Phosphorus in hypophosphorous acid

Let the oxidation number of phosphorus in H4P2O7 = x.

∴ 4(+1) + 2x + 7(-2) = 0
or, x = +5

What is the oxidation number of barium in Ba(H2PO2)2?

The oxidation numbers of hydrogen and oxygen in Ba(H2PO2)2 are +1 and -2 respectively and let Ba = x.

∴ (+2) + 2{2(+1)+x+2(-2)} = 0
or, x = +1

The oxidation state of sulfur in sulphuric acid

Let the oxidation state of sulfur in H2SO4 = x and the oxidation state of hydrogen +1 and oxygen -2.

∴ 2(+1) + x + 4(-2) = 0
or, x = +6

Thus the oxidation stater of sulfur in H2SO4 = +6.

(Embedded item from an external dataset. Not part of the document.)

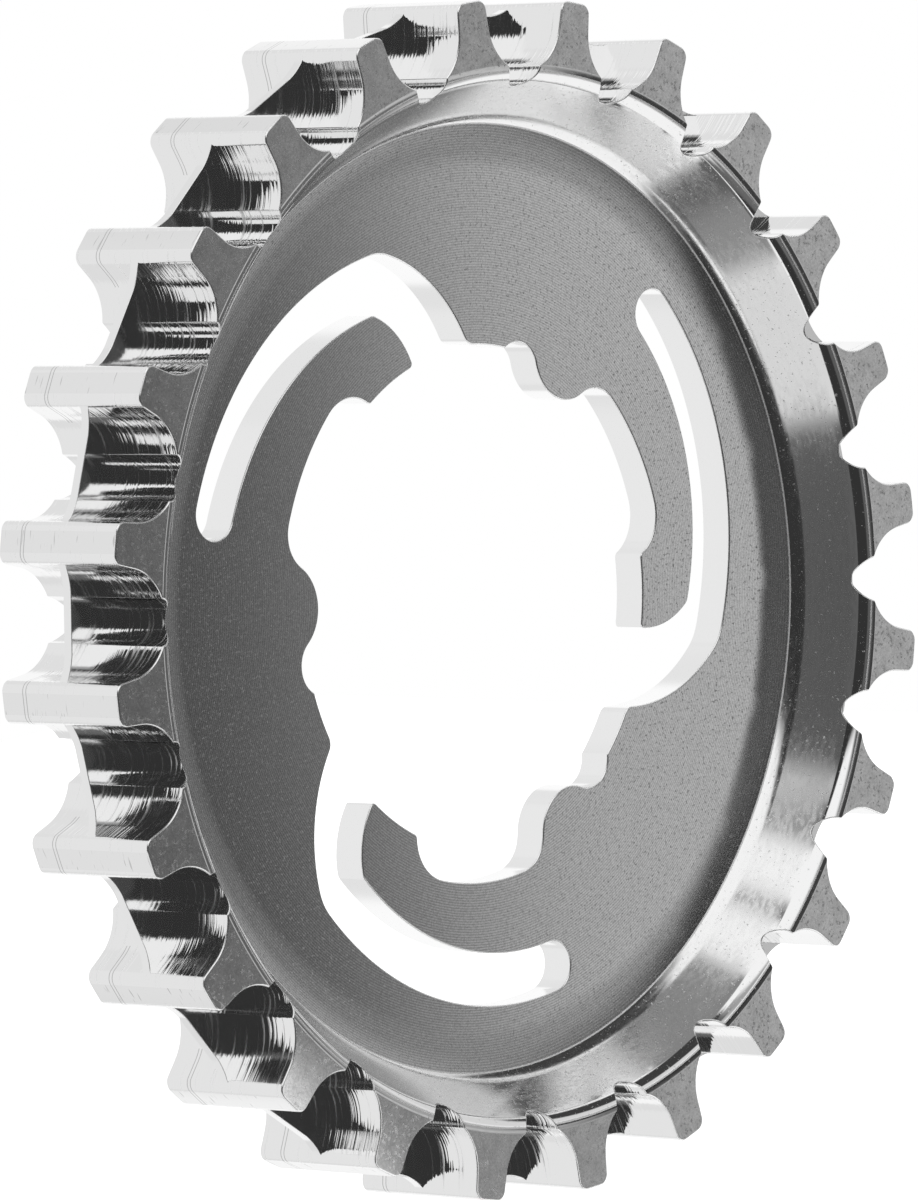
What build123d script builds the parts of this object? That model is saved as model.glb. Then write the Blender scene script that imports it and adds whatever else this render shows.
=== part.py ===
"""Rear belt sprocket of a bicycle: 24 teeth, turned and milled from one stainless steel blank.

Frame: the wheel axis is Y, with the dished front face towards -Y. The origin is on the axis, halfway
through the rim. A tooth stands straight up on +Z. Every "turn" is in degrees, clockwise from +Z as
seen from the front. Lengths are millimetres.
"""
import os
from math import atan2, cos, degrees, hypot, pi, radians, sin, sqrt, tan

from build123d import *

# Teeth and rim
tooth_count = 24
belt_pitch = 11.0
pitch_line_lift = 0.82
rim_width = 10.75

# Gap between two teeth, which takes one tooth of the belt
pocket_radius = 3.65
pocket_centre_depth = 1.36
flank_angle = 11.4
tip_round = 0.75
root_radius = 1.57
root_depth = 5.97

# Thin fin that runs round the middle of the rim, in the groove of the belt
fin_thickness = 0.72
fin_dip = 1.17
fin_flat = 4.2
fin_end_round = 5.2
fin_end_slope = 5.0
fin_end_sweep = 38.0
fin_end_depth = 0.3

# Dish inside the rim, and the flat web that closes it. Its lip is a round of 1.4 mm and its corner one
# of 2.7 mm, and each is drawn as a narrow cone between the ends of the round
dish_lip = 5.36
dish_angle = 31.5
lip_break = 0.78
corner_break = 1.51
front_recess = 5.16
web_thickness = 2.5

# Hub seat: three plain lands, three rounded drive lugs and three notches
fold = 3
bore_radius = 17.5
lug_height = 1.5
lug_round = 3.27
lug_turn = 37.5
relief_round = 2.01
relief_depth = 0.7
notch_depth = 2.1
notch_start_round = 2.55
notch_end_round = 3.07
notch_end_turn = 79.4

# Spring fingers: each is freed by a hooked slot that runs back from the bore
finger_preload = 0.27
finger_width = 2.81
finger_end_inset = 5.03
finger_end_turn = 100.37
finger_end_round = 6.35
slot_width = 3.99
slot_inner_offset = 4.98
slot_inner_turn = 37.5
slot_outer_offset = 4.44
slot_outer_turn = 39.4
slot_end_turn = 51.6
mouth_inset = 10.65
mouth_turn = 96.46
mouth_radius = 12.24
elbow_round = 3.8

# Breaks on the sharp corners of the cut-out
mouth_break = 1.0
finger_root_break = 0.8
finger_tip_break = 0.35
land_break = 0.4

# Sizes that follow from those above
gap_step = 360 / tooth_count
tip_radius = tooth_count * belt_pitch / (2 * pi) - pitch_line_lift
front_y = -rim_width / 2
back_y = rim_width / 2
web_front_y = front_y + front_recess
web_back_y = web_front_y + web_thickness
lip_radius = tip_radius - dish_lip
lug_tip_radius = bore_radius - lug_height
relief_radius = bore_radius + relief_depth
notch_radius = bore_radius + notch_depth
finger_land_radius = bore_radius - finger_preload
slot_inner_radius = bore_radius + finger_width
slot_outer_radius = slot_inner_radius + slot_width
overcut = 2.0


def polar(radius, turn, centre=(0, 0)):
    """Point at a radius and a turn about a centre, which is the wheel axis unless given."""
    return centre[0] + radius * sin(radians(turn)), centre[1] + radius * cos(radians(turn))


def turned(point, turn):
    """Point swung about the wheel axis."""
    return polar(hypot(*point), degrees(atan2(*point)) + turn)


def crossing(centre_a, radius_a, centre_b, radius_b, side=1):
    """Crossing of two circles. Side 1 is clockwise of the way from centre a to centre b, -1 is the other."""
    dx, dy = centre_b[0] - centre_a[0], centre_b[1] - centre_a[1]
    gap = hypot(dx, dy)
    along = (radius_a**2 - radius_b**2 + gap**2) / (2 * gap)
    across = side * sqrt(radius_a**2 - along**2)
    return centre_a[0] + (along * dx + across * dy) / gap, centre_a[1] + (along * dy - across * dx) / gap


def on_line(centre_a, centre_b, radius_a):
    """Point at a radius from the first centre, on the line to the second centre."""
    dx, dy = centre_b[0] - centre_a[0], centre_b[1] - centre_a[1]
    share = radius_a / hypot(dx, dy)
    return centre_a[0] + share * dx, centre_a[1] + share * dy


def arc_about(centre, start, end):
    """The shorter arc about a centre, from start to end."""
    middle = (start[0] + end[0]) / 2, (start[1] + end[1]) / 2
    radius = hypot(start[0] - centre[0], start[1] - centre[1])
    return ThreePointArc(start, on_line(centre, middle, radius), end)


axis_point = (0, 0)
pocket_centre = (0, tip_radius - pocket_centre_depth)
root_centre = (0, tip_radius - root_depth + root_radius)

# Half a tooth gap, drawn upright: flank, pocket and root groove, then mirrored
flank_top = tip_radius + overcut
flank_foot = (
    pocket_radius * cos(radians(flank_angle)),
    pocket_centre[1] - pocket_radius * sin(radians(flank_angle)),
)
flank_end = (flank_foot[0] + (flank_top - flank_foot[1]) * tan(radians(flank_angle)), flank_top)
root_edge = crossing(pocket_centre, pocket_radius, root_centre, root_radius, -1)

with BuildSketch() as tooth_gap:
    with BuildLine():
        Polyline((0, flank_top), flank_end, flank_foot)
        arc_about(pocket_centre, flank_foot, root_edge)
        arc_about(root_centre, root_edge, (0, tip_radius - root_depth))
        mirror(about=Plane.YZ)
    make_face()

# Half of the dip in the fin between two teeth: a flat, then a curve up to the corner of the tooth
with BuildSketch() as fin_gap:
    with BuildLine():
        slope = radians(fin_end_slope)
        dip_corner = (fin_flat / 2, tip_radius - fin_dip)
        Line((0, dip_corner[1]), dip_corner)
        rise = JernArc(dip_corner, (cos(slope), sin(slope)), fin_end_round, fin_end_sweep)
        Polyline(rise @ 1, ((rise @ 1).X, flank_top), (0, flank_top))
        mirror(about=Plane.YZ)
    make_face()

# Centres of the arcs that make one third of the cut-out in the web
lug_centre = polar(lug_tip_radius + lug_round, lug_turn)
relief_centre = crossing(
    axis_point, relief_radius - relief_round, lug_centre, lug_round + relief_round, side=-1
)
notch_start_centre = crossing(
    axis_point, notch_radius - notch_start_round, lug_centre, lug_round + notch_start_round
)
notch_end_centre = polar(notch_radius - notch_end_round, notch_end_turn)
slot_inner = polar(slot_inner_offset, slot_inner_turn)
slot_outer = polar(slot_outer_offset, slot_outer_turn)
slot_end = polar(slot_outer_radius, slot_end_turn)
finger_end = polar(slot_inner_radius - finger_end_inset, finger_end_turn, slot_inner)
mouth = polar(slot_outer_radius - mouth_inset, mouth_turn, slot_outer)
elbow_centre = crossing(slot_outer, slot_outer_radius - elbow_round, mouth, mouth_radius - elbow_round)

# Where each arc meets the next, clockwise from the mouth of the slot before
mouth_end = crossing(axis_point, bore_radius, mouth, mouth_radius)
land_start = turned(mouth_end, -360 / fold)
land_end = crossing(axis_point, bore_radius, relief_centre, relief_round, side=-1)
lug_start = on_line(lug_centre, relief_centre, lug_round)
lug_end = on_line(lug_centre, notch_start_centre, lug_round)
notch_start = on_line(axis_point, notch_start_centre, notch_radius)
notch_end = on_line(axis_point, notch_end_centre, notch_radius)
finger_root = crossing(axis_point, finger_land_radius, notch_end_centre, notch_end_round)
finger_tip = crossing(axis_point, finger_land_radius, finger_end, finger_end_round)
finger_back = crossing(slot_inner, slot_inner_radius, finger_end, finger_end_round)
slot_end_in = on_line(slot_inner, slot_end, slot_inner_radius)
slot_end_out = on_line(slot_outer, slot_end, slot_outer_radius)
elbow_start = on_line(slot_outer, elbow_centre, slot_outer_radius)
elbow_end = on_line(mouth, elbow_centre, mouth_radius)

# The slot's closed end is half a circle on the line between its two walls
half_slot = (slot_end_out[0] - slot_end_in[0]) / 2, (slot_end_out[1] - slot_end_in[1]) / 2
slot_tip = slot_end_in[0] + half_slot[0] - half_slot[1], slot_end_in[1] + half_slot[1] + half_slot[0]

with BuildSketch() as hub_third:
    with BuildLine():
        Line(axis_point, land_start)
        arc_about(axis_point, land_start, land_end)
        arc_about(relief_centre, land_end, lug_start)
        arc_about(lug_centre, lug_start, lug_end)
        arc_about(notch_start_centre, lug_end, notch_start)
        arc_about(axis_point, notch_start, notch_end)
        arc_about(notch_end_centre, notch_end, finger_root)
        arc_about(axis_point, finger_root, finger_tip)
        arc_about(finger_end, finger_tip, finger_back)
        arc_about(slot_inner, finger_back, slot_end_in)
        ThreePointArc(slot_end_in, slot_tip, slot_end_out)
        arc_about(slot_outer, slot_end_out, elbow_start)
        arc_about(elbow_centre, elbow_start, elbow_end)
        arc_about(mouth, elbow_end, mouth_end)
        Line(mouth_end, axis_point)
    make_face()

# The whole cut-out, with its sharp corners broken
with BuildSketch() as hub_opening:
    with PolarLocations(0, fold):
        add(hub_third.sketch)
    for corner, size in (
        (mouth_end, mouth_break),
        (finger_root, land_break),
        (finger_tip, finger_tip_break),
        (finger_back, finger_root_break),
    ):
        points = [turned(corner, k * 360 / fold) for k in range(fold)]
        fillet([hub_opening.vertices().sort_by_distance(p)[0] for p in points], radius=size)

with BuildPart() as sprocket:
    # Toothed disc over the whole width of the rim, with rounded tooth tips
    with BuildSketch(Plane.XZ.offset(-back_y)) as teeth:
        Circle(tip_radius)
        with PolarLocations(0, tooth_count, start_angle=gap_step / 2):
            add(tooth_gap.sketch, mode=Mode.SUBTRACT)
        fillet(teeth.vertices().group_by(lambda v: round(hypot(v.X, v.Y), 3))[-1], radius=tip_round)
    extrude(amount=rim_width)

    # Fin in the middle of every gap, its edge dipped between the teeth
    with BuildSketch(Plane.XZ.offset(-fin_thickness / 2)) as fin:
        Circle(tip_radius - fin_end_depth)
        with PolarLocations(0, tooth_count, start_angle=gap_step / 2):
            add(fin_gap.sketch, mode=Mode.SUBTRACT)
    extrude(amount=fin_thickness)

    # Dish turned into each face: a flat web and a conical wall, with lip and corner broken
    for face_y, floor_y in ((front_y, web_front_y), (back_y, web_back_y)):
        depth = abs(face_y - floor_y)
        outward = (face_y - floor_y) / depth
        with BuildSketch(Plane.XY) as dish:
            with BuildLine():
                floor_corner = (lip_radius - depth * tan(radians(dish_angle)), floor_y)
                lip = (lip_radius, face_y)
                outside_y = face_y + overcut * outward
                Polyline((0, floor_y), floor_corner, lip, (tip_radius, face_y))
                Polyline((tip_radius, face_y), (tip_radius, outside_y), (0, outside_y), (0, floor_y))
            make_face()
            chamfer(dish.vertices().sort_by_distance(floor_corner)[0], length=corner_break)
            chamfer(dish.vertices().sort_by_distance(lip)[0], length=lip_break)
        revolve(axis=Axis.Y, mode=Mode.SUBTRACT)

    # Hub seat and spring slots, cut right through the web
    with BuildSketch(Plane.XZ.offset(-(web_back_y + overcut))):
        add(hub_opening.sketch)
    extrude(amount=web_thickness + 2 * overcut, mode=Mode.SUBTRACT)

sprocket.part.label = "sprocket"
os.makedirs("parts", exist_ok=True)
export_step(sprocket.part, "parts/sprocket.step")
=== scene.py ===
"""Belt sprocket of stainless steel, turned and milled from one blank, upright in a white studio.

Frame: metres, the wheel axis is Y, the dished front face looks towards -Y, a tooth points along +Z.
A spot in the plane of the wheel is a complex number, x + z i. A turn is clockwise from straight up,
as seen from the front. A facing is the unit vector that points out of the metal.
"""

import bpy
import numpy as np
from mathutils import Matrix, Vector
from mathutils.geometry import tessellate_polygon


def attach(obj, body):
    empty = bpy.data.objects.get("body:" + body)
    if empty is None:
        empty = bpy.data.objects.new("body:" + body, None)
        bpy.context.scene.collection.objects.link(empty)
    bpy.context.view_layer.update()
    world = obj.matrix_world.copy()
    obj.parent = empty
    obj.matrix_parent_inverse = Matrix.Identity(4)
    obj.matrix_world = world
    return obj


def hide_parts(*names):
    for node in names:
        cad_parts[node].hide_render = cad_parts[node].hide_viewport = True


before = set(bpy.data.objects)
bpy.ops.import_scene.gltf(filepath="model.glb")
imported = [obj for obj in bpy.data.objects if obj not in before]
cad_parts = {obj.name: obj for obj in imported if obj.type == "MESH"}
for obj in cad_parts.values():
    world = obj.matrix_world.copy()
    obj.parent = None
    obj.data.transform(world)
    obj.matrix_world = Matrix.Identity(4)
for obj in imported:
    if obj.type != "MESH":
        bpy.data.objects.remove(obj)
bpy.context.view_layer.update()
mm = 0.001


# Tooth gaps
# The rim is part of the one blank. A form cutter that runs along the axis leaves 24 gaps, each a round
# pocket with a narrower groove at its root. Every sharp edge is broken by about a tenth of a millimetre.
tooth_count = 24
rim_width = 10.75 * mm
tip_radius = 41.197 * mm
pocket_radius = 3.65 * mm
pocket_drop = 1.36 * mm
pocket_centre = 1j * (tip_radius - pocket_drop)
flank_angle = np.radians(11.4)
tip_round = 0.75 * mm
root_radius = 1.57 * mm
gap_depth = 5.97 * mm
root_centre = 1j * (tip_radius - gap_depth + root_radius)
ridge_round = 0.15 * mm
edge_break = 0.11 * mm

front_y = -rim_width / 2
gap_step = 2 * np.pi / tooth_count


def heading(turn):
    """Unit vector at a turn: i times e to the power of minus i turn."""
    return 1j * np.exp(-1j * np.asarray(turn))


def turn_of(spot):
    """Turn at which a spot stands about the origin."""
    return np.pi / 2 - np.angle(spot)


def mirrored(spot):
    """The same spot or facing on the other side of straight up."""
    return -np.conj(spot)


def crossing(centre_a, radius_a, centre_b, radius_b, side):
    """Where two circles cross: side 1 is clockwise of the way from centre a to centre b, -1 the other."""
    apart = abs(centre_b - centre_a)
    along = (radius_a**2 - radius_b**2 + apart**2) / (2 * apart)
    across = np.sqrt(radius_a**2 - along**2)
    return centre_a + (along - 1j * side * across) * (centre_b - centre_a) / apart


def bend(centre, radius, facing_turns):
    """Arc: centre plus radius times the facing. The radius is negative where the metal is hollow."""
    facing = heading(facing_turns)
    return centre + radius * facing, facing


# The dish inside the rim is turned: a round lip, a cone, a round corner and the flat web. A swing is the
# angle by which a turned surface's facing leans from the way of the axis, and is nought on a flat face
lip_drop = 5.36 * mm
lip_radius = tip_radius - lip_drop
lip_round = 1.4 * mm
cone_degrees = 31.5
cone_swing = np.radians(90 - cone_degrees)
lip_outer = lip_radius + lip_round * np.tan(cone_swing / 2)
lip_inner = lip_outer - lip_round * np.sin(cone_swing)
lip_line = np.radians([20.5, 16.0])
inner_lip_points, outer_lip_points = 8, 5
lip_swings = np.concatenate([
    np.linspace(cone_swing, lip_line[0], inner_lip_points), np.linspace(lip_line[1], 0, outer_lip_points),
])
lip_rows = lip_outer - lip_round * np.sin(lip_swings)


def dish(radius):
    """Depth below the rim's face, and facing as (radial, outward): a circle at the lip, then a cone."""
    swing = np.arcsin(np.clip((lip_outer - radius) / lip_round, 0, np.sin(cone_swing)))
    depth = lip_round * (1 - np.cos(swing)) + np.clip(lip_inner - radius, 0, None) * np.tan(cone_swing)
    return depth, -np.sin(swing), np.cos(swing)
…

The oxidation state of metals in coordination compounds

Metal ions ion in coordination compound possesses two kinds of valencies primary and secondary valency.

  1. Primary valency satisfied by the requisite number of anions or negative groups being present inside and outside the coordination sphere.
  2. But secondary valency indicated the capacity of metal ion or groups around itself in the first sphere of coordination zone.

Now primary valency equated with the oxidation state or number and secondary valency coordination number.

In [Cr(NH3)6]Cl3, let the oxidation numbers of Cr =x and NH3 and Cl = 0 and -1 respectively.

∴ x + 0 +3(-1) = 0
or, x = +3

Calculate the oxidation state of iron in [Fe(H2O)5(NO)+]SO4.

Let the oxidation state of iron in [Fe(H2O)5NO+]SO4 = x and water, NO+ and sulfate ion = 0, +1and -2 respectively.

∴ x+5(0)+(+1)-2=0
or, x = +1

The oxidation state of iron in Fe(CO)5

Both the carbonyl and metal has zero oxidation state in  Fe(CO)5

The oxidation state of carbon in acetone

Let the oxidation state of carbon in acetone = x and hydrogen and oxygen +1 and -2 respectively.

∴ 3x + 6(+1) + (-2) = 0
or, x = -(4/3)

The oxidation number of organic compounds

Sugar, glucose, formaldehyde, etc are the examples of organic compounds where the oxidation number of carbon on this compound is zero.

For glucose (C12H22O11) = x.

∴ 6x + 12(+1) + 6(-2) = 0
or, x = 0

What is the oxidation number of chromium in CrO5?


Oxidation number of chromium
Structure of chromium

Due to the peroxy linkage oxidation number of chromium in CrO5 = +6.